### [DATA SEGMENT]
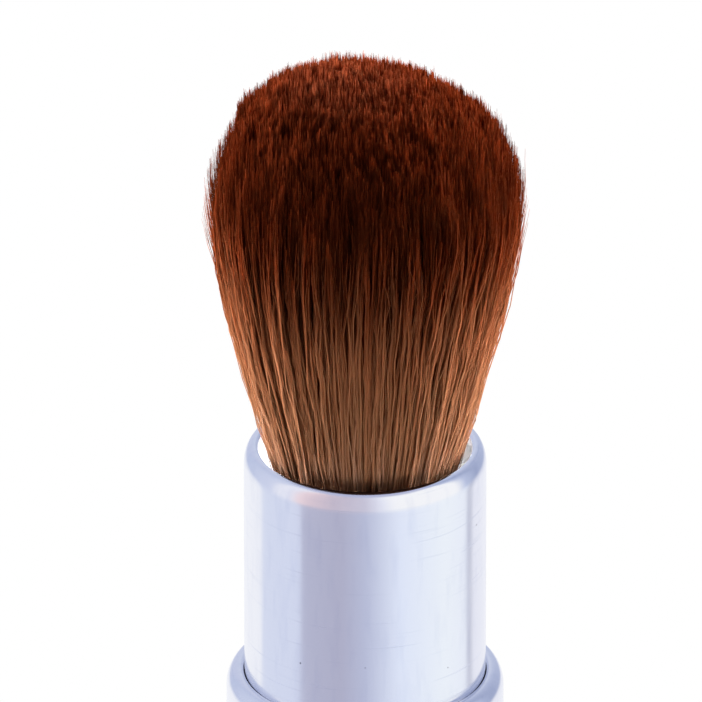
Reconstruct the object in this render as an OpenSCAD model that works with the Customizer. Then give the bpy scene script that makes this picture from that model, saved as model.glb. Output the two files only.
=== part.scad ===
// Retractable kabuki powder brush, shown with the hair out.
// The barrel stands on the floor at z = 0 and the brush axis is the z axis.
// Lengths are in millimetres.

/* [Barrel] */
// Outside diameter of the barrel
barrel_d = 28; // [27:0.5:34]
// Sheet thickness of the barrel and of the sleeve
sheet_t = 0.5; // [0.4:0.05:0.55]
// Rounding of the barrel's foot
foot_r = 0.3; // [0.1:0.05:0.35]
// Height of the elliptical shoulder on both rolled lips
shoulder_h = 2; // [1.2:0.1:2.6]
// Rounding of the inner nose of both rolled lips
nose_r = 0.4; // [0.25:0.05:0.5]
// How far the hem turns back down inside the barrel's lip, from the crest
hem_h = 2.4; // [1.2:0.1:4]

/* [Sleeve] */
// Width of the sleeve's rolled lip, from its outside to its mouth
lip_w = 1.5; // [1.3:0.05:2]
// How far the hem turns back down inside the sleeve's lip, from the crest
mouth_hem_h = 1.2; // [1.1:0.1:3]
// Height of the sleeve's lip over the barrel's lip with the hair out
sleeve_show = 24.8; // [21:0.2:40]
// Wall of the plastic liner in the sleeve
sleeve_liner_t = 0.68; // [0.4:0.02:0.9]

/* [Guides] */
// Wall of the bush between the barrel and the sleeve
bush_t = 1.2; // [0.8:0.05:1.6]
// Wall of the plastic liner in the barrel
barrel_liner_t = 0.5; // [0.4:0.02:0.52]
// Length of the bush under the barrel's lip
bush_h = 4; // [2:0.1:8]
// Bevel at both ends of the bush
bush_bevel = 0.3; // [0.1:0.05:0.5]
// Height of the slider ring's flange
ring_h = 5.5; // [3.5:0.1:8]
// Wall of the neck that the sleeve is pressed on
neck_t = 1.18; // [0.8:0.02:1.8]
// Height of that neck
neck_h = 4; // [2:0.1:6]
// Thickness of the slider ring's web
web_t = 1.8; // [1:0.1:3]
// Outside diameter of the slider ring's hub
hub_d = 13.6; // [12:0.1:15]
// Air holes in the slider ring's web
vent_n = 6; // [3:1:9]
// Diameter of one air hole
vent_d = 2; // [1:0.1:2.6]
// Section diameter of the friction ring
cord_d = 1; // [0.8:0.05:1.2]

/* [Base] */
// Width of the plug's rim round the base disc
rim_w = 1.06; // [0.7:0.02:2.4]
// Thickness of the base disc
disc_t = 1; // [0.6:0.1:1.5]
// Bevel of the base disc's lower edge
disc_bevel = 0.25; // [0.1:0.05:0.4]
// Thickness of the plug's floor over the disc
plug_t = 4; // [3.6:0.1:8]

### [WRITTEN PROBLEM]
Which lines include the word "that"? Copy every one of them.

### [TASK RESPONSE]
Reconstruct the object in this render as an OpenSCAD model that works with the Customizer. Then give the bpy scene script that makes this picture from that model, saved as model.glb. Output the two files only.
// Wall of the neck that the sleeve is pressed on
// Height of that neck